Não nos apanhará nessa posição. O Governo tem ali uma proposta que está eivada de inconstitucionalidades; não há fundamento nenhum para essa proposta, nem interno nem internacional. O Sr. Deputado não fará de primo Henrique nesta Assembleia, e se fizer é consigo.

Aplausos do PCP.

O Sr. Presidente: - Para pedir esclarecimentos, tem a palavra o Sr. Deputado Costa Andrade.

O Sr. Costa Andrade (PSD): - Sr. Presidente, Srs. Deputados: A intervenção do Sr. Deputado José Magalhães, suscita, nesta fase, um ou outro pedido de esclarecimento. E digo «nesta fase», fase que é, manifestamente, a da...

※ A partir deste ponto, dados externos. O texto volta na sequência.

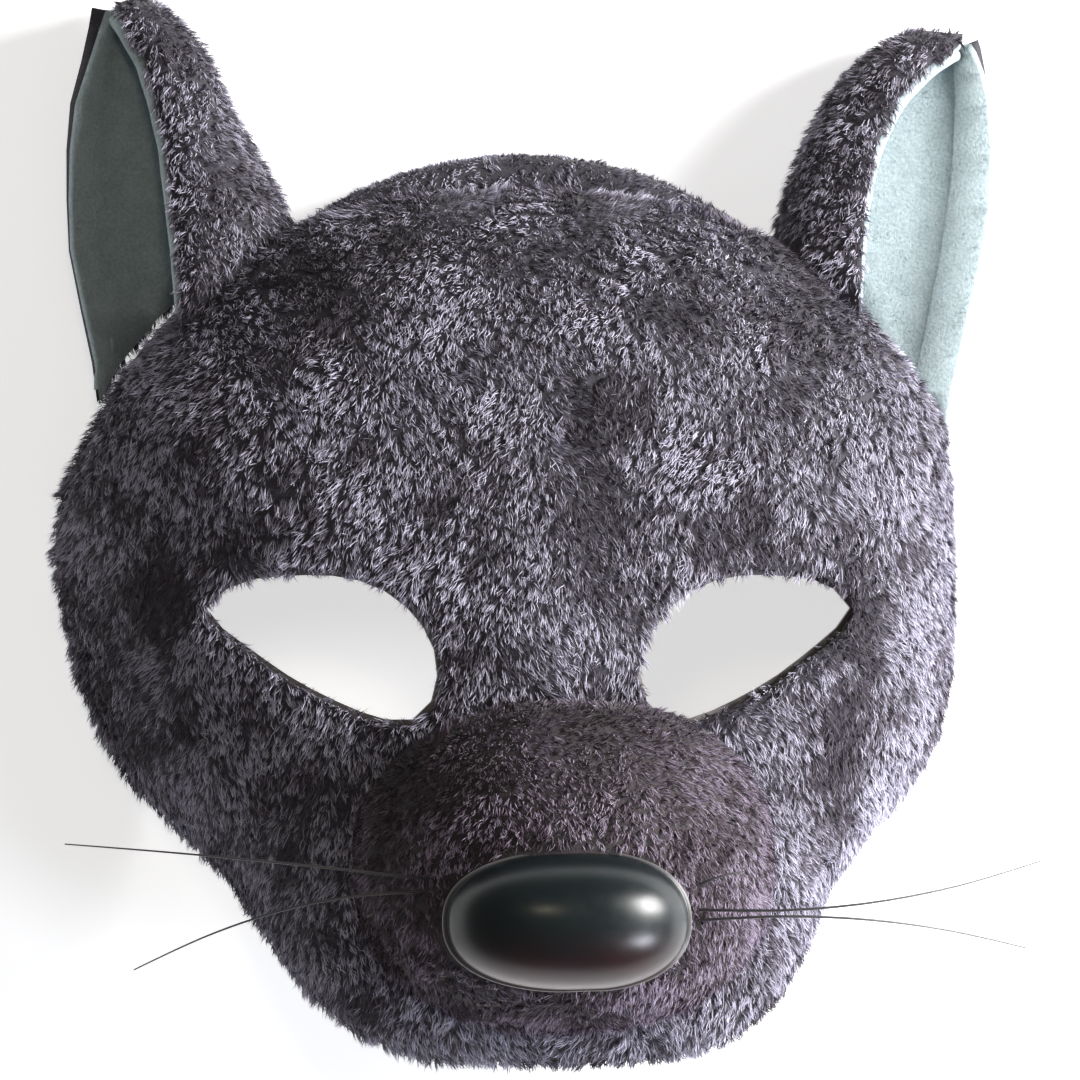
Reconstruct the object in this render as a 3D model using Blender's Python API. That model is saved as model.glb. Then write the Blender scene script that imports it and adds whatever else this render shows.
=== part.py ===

O Sr. Carlos Brito (PCP): - Não gagueje, Sr. Deputado!

O Orador: - Peço ao Sr. Presidente que me desconte este tempo de interrupção.

Mas essa critica ao modo de gaguejar, de não gaguejar, essa crítica de carácter estético, traz-me à mente, enfim, uma certa preocupação do Sr. Deputado para a repressão. Até os estilos de falar o Sr. Deputado quer reprimir?! Modere a sua capacidade de repressão! Eu falo com a minha voz; gaga, com sotaque, sem sotaque, é a voz com que aprendi a falar, mas esta voz há-de ouvir-se com liberdade.

Aplausos do PSD.

Guarde os seus cânones de realismo socialista!

Aplausos do PSD.

Sr. Deputado, ainda não chegou o tempo de reprimir! Deixe-me gaguejar à vontade, deixe-me ser livre a gaguejar!...

O Sr. Carlos Brito (PCP): -Dá-me licença que o interrompa?

O Orador: - Faz favor, Sr. Deputado.

O Sr. Carlos Brito (PCP): - Sr. Deputado, eu dou-lhe toda a liberdade de gaguejar, aliás devo sublinhar que gagueja muito bem ...

Mas só queria sublinhar que o Sr. Deputado está embaraçado, e talvez algumas dores de consciência tenha.

Vozes do PCP: - Muito bem!

O Orador: - Mais uma vez peço ao Sr. Presidente que me desconte este tempo de interrupção. E mais uma vez a sua intervenção é sintomática. O Sr. Deputado não faz crítica às palavras e ao que se diz, mas à personalidade, ao indivíduo. É um juízo de personalidade dizer «está embaraçado».

O Sr. Carlos Brito (PCP): - Vamos ver se não está!